Count how many lines hold the string "piece". Give that number alone.

Source data:
/---
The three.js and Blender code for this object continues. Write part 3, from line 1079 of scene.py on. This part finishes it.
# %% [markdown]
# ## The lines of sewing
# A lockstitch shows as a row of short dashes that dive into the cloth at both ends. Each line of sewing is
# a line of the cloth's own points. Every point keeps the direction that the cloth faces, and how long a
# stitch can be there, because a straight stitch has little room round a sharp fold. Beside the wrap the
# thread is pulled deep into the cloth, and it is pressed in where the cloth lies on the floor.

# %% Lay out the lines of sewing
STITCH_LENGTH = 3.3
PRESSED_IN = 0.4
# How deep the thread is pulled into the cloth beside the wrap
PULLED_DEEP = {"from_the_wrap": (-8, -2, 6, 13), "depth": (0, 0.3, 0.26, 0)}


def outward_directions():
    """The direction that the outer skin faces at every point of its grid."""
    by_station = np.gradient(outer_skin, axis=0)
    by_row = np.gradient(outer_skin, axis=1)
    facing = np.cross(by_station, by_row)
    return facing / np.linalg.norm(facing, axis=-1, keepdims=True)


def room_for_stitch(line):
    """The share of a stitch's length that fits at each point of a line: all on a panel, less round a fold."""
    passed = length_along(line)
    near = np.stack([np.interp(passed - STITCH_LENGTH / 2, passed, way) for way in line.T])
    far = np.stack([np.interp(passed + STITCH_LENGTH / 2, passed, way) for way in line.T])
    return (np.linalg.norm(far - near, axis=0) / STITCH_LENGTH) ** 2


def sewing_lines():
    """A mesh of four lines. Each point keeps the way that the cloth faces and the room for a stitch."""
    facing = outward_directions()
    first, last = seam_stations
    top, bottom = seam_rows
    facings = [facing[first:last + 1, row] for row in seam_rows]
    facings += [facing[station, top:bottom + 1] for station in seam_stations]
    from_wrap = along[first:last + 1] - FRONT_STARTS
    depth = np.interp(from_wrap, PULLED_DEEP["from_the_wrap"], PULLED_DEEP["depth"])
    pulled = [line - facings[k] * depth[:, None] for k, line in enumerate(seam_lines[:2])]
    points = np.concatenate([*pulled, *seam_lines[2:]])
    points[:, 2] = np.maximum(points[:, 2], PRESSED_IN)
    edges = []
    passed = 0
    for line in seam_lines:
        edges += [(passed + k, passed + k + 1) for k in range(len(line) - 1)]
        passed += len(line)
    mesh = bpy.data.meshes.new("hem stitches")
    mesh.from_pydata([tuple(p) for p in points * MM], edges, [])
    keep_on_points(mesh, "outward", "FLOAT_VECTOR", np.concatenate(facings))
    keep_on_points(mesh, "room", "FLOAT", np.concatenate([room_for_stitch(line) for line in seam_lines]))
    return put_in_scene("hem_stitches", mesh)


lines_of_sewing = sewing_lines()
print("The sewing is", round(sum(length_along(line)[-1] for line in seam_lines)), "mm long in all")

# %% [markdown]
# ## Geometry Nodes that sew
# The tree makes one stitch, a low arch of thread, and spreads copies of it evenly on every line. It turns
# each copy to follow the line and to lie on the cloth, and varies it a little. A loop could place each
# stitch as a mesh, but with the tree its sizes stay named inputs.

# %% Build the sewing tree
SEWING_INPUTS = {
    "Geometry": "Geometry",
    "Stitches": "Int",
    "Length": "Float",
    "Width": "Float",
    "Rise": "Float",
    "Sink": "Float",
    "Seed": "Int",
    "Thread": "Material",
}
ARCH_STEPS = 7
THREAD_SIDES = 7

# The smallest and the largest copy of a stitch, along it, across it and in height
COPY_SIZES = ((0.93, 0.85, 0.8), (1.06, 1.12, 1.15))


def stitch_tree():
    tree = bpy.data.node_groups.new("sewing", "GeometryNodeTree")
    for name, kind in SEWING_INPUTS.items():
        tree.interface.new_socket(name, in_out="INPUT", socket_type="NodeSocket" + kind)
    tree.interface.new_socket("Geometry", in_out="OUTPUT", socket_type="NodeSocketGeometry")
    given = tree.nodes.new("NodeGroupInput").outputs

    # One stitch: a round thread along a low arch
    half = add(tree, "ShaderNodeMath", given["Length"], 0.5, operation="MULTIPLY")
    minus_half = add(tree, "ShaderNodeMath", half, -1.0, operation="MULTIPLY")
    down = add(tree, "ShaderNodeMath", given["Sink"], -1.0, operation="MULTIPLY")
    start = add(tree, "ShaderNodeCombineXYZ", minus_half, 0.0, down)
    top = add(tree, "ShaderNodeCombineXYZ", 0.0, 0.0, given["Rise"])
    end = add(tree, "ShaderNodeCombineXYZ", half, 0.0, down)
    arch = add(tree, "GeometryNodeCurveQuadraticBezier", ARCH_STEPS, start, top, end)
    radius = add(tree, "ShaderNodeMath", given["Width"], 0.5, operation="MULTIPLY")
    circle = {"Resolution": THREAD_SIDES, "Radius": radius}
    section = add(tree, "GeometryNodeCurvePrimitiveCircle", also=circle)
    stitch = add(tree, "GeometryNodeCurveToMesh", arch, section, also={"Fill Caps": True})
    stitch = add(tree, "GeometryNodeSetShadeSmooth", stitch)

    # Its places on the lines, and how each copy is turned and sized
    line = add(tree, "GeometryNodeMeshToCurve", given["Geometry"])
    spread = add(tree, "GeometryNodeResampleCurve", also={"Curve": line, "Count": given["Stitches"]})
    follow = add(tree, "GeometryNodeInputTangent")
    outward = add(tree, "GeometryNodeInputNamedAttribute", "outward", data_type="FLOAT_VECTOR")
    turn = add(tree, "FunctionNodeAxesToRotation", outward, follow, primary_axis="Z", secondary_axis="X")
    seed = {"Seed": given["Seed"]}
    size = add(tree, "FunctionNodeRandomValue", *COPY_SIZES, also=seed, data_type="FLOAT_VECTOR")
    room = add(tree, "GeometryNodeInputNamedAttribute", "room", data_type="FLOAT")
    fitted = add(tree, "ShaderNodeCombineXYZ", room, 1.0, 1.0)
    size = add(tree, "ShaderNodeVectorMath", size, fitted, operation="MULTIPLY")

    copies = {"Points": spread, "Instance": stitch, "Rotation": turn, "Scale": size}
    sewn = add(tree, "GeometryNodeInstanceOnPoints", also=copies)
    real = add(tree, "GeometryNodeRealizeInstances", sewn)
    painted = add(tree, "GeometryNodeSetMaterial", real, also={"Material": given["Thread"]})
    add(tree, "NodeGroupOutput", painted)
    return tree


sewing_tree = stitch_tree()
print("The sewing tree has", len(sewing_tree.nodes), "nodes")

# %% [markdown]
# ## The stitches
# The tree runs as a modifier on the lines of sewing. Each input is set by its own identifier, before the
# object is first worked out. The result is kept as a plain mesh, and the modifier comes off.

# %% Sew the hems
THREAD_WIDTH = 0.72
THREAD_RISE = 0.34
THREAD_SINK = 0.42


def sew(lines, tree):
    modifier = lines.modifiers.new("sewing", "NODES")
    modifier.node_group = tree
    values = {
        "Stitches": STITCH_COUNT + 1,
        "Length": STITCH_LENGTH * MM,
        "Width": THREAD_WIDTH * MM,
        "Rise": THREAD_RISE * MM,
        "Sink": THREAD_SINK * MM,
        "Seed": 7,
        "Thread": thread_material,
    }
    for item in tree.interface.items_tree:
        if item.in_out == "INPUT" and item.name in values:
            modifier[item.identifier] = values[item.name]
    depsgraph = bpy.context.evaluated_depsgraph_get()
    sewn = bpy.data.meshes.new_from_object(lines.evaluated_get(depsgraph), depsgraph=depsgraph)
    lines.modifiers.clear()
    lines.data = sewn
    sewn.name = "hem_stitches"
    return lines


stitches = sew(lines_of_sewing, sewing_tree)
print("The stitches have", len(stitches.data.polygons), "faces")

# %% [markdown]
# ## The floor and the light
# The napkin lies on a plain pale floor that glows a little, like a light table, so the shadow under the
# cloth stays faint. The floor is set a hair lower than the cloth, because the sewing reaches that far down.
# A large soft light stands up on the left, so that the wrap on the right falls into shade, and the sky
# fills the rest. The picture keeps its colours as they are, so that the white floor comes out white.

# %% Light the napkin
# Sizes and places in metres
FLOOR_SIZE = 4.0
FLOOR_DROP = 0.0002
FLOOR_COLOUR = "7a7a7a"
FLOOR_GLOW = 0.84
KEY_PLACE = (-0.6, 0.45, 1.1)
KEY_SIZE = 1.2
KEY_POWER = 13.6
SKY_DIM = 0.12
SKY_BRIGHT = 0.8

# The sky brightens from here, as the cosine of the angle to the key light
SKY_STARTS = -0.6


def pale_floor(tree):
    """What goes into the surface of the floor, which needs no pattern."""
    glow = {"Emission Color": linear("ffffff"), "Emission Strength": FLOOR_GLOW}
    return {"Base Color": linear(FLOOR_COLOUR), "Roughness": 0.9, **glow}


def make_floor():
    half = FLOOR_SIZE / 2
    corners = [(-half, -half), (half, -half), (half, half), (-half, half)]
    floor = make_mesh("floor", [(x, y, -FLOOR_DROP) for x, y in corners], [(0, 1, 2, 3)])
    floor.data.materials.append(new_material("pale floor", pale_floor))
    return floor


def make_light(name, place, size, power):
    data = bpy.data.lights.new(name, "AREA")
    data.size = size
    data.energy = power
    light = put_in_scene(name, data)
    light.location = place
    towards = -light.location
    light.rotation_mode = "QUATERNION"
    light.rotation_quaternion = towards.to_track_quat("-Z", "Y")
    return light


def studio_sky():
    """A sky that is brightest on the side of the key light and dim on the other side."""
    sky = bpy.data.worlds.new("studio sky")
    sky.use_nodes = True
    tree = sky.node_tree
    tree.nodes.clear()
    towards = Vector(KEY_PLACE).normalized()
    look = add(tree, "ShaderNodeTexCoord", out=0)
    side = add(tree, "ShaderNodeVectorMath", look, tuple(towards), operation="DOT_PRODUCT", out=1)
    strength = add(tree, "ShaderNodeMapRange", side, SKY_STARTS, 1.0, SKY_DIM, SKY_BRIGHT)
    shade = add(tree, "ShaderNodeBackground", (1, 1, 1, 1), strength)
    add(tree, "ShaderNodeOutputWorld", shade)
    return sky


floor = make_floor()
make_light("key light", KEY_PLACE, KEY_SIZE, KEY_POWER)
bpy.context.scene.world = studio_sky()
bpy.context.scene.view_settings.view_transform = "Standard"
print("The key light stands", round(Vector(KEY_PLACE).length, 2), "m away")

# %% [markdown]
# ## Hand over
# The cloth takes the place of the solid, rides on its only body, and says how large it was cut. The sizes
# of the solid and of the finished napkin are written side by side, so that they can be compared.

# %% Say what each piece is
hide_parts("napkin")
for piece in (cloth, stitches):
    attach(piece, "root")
\---
Finished exercise: 3